It is important to consider a range of factors when choosing an area where you would like to invest in property. You have to ensure that you don’t get caught up in just one statistic or factor, as that factor alone could be painting a different picture than the one you want to eventuate!
There are many growth drivers, and they all work as only a small part of an overall puzzle, somewhat like a jigsaw puzzle. With too many pieces missing, the puzzle just does not work. The more pieces you can fit into that puzzle, the better the picture becomes.
Where property is concerned, the pieces are the growth drivers, but taken alone a single piece is not enough, or may not provide the right picture. Take the ‘housing starts’. The idea behind ensuring that there is not too much development going on is to ensure that the area is not oversupplied with property. Since the only thing which ultimately drives growth is demand, an oversupply of property will dilute that demand and lead to a sustained period of low, or no growth.
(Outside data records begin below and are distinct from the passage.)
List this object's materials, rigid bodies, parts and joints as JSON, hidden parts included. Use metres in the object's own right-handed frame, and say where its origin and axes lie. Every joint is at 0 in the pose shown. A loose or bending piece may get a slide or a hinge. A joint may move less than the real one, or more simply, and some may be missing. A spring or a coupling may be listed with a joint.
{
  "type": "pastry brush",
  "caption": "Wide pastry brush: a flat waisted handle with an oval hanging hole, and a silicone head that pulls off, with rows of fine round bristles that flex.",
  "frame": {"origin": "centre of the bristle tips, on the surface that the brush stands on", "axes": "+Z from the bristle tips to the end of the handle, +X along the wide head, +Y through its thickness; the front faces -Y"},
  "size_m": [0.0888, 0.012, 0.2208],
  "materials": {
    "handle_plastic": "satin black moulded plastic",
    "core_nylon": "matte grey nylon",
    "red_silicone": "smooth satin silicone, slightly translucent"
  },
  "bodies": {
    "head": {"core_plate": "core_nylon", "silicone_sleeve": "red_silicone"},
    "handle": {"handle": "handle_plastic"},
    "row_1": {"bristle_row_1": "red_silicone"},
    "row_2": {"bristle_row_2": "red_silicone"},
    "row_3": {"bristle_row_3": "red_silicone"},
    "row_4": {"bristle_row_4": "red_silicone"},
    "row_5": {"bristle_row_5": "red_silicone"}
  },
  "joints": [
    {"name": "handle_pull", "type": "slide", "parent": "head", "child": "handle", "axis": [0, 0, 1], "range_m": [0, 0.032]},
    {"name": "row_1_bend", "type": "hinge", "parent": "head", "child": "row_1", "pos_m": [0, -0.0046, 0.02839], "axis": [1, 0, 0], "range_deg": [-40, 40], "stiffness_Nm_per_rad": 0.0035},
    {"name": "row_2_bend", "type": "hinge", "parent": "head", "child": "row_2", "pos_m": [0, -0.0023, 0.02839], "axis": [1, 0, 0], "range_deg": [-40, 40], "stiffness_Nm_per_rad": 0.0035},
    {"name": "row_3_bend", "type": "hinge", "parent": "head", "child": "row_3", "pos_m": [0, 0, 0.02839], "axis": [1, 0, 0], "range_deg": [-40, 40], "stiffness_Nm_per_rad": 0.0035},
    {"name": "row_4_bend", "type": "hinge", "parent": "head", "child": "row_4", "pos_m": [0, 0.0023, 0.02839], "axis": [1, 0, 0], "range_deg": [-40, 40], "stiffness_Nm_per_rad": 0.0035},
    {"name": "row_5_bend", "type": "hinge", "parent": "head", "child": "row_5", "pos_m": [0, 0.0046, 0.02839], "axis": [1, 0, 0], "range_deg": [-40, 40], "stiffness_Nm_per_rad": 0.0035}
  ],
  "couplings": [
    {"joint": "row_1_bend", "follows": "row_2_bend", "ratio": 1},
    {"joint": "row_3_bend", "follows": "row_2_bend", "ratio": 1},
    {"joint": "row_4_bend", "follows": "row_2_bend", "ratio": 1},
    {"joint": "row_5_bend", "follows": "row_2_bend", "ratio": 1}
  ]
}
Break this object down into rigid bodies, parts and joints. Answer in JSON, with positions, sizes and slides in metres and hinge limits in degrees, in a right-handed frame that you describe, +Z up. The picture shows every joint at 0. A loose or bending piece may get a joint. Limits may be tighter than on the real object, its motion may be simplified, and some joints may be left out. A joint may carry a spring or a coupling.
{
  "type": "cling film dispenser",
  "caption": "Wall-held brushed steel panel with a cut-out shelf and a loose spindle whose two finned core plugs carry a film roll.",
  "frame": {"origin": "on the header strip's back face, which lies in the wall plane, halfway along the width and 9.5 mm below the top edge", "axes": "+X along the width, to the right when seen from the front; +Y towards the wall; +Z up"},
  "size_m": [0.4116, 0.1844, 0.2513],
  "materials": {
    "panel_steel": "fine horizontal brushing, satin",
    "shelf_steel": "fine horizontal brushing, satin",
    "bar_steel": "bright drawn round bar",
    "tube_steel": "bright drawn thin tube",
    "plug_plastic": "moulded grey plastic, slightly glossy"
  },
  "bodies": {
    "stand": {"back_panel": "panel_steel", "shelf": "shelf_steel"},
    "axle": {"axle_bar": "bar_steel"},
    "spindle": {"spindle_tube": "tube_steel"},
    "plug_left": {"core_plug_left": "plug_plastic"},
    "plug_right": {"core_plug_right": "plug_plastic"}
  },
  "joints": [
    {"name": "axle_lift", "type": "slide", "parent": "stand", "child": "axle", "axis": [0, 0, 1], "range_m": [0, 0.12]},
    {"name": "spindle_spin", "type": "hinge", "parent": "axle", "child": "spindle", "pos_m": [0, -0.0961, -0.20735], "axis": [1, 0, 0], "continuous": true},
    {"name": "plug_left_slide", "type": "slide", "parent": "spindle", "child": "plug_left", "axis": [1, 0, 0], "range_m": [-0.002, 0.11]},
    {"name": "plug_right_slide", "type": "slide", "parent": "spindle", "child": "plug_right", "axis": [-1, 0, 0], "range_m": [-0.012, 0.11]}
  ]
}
If you are looking in smaller areas to get started you may find an area with 50,000 population and low housing starts, but those low housing starts figures could be because no one is moving there, or there is little employment or anything else happening in the area. And so the low housing start factor must be combined with a population growing faster than inflation, diversified employment, no new land for future development and a number of other factors for it to be a pointer to future property price growth.
There is no figure or calculation, but if a population is growing by, say, 1 percent per annum and housing starts are only growing by 0.5% per annum, and other drivers also exist, then it makes sense that a future increased demand for housing may ensue.
Always make sure that you examine all of the factors – it is the trend of those factors and their relationship to each other which becomes important, rather than the number itself.